I agree with your SIL. And you’re an amazing person. Big hugs. Beautiful cake from a beautiful lady. WTG handling your crazy busy week. I would’ve been a wreck! Keeping you and Gregg in my prayers.
Man oh man, as I’ve said before, I think I’M crazy busy until I read what’s going on with you, girl! I love reading your super REAL post and all the sweet comments from today, too. I prayed for you & Gregg today and will continue to.
With lots of love and hugs,
Like you, the past few weeks since my husband has returned to Afghanistan, I have been feeling quite lonely and, well, utterly miserable.
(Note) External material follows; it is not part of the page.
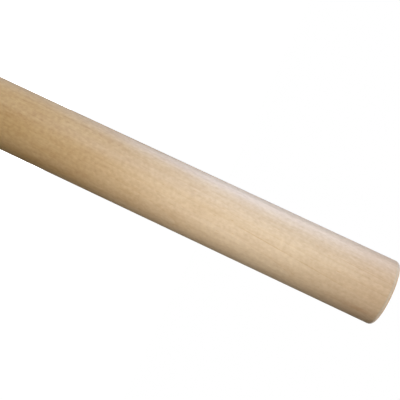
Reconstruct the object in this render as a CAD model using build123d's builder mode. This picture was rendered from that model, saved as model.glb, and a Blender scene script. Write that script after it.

It’s hard to admit sometimes to yourself that you are experiencing these feelings, especially as a Christian. I think there is a culture of “happily ever after” in the christian world that can leave a person feeling a bit guilty or even “faith-less” if one can’t seem to put on a happy face at all times. I think this kind of pressure can leave a person in a place where a nervous break down is highly probable, and I doubt highly this is where God wants us to be.
It is beautiful to read how wonderfully your sister -in- law ministered to you! It is amazing how much a simple hug/words of affirmation can do for one’s spirit. I have to say, it made me smile. What a sweetheart you have in your sister-in-law! Thank you for sharing your experience.
She is a sweetheart. I am very blessed.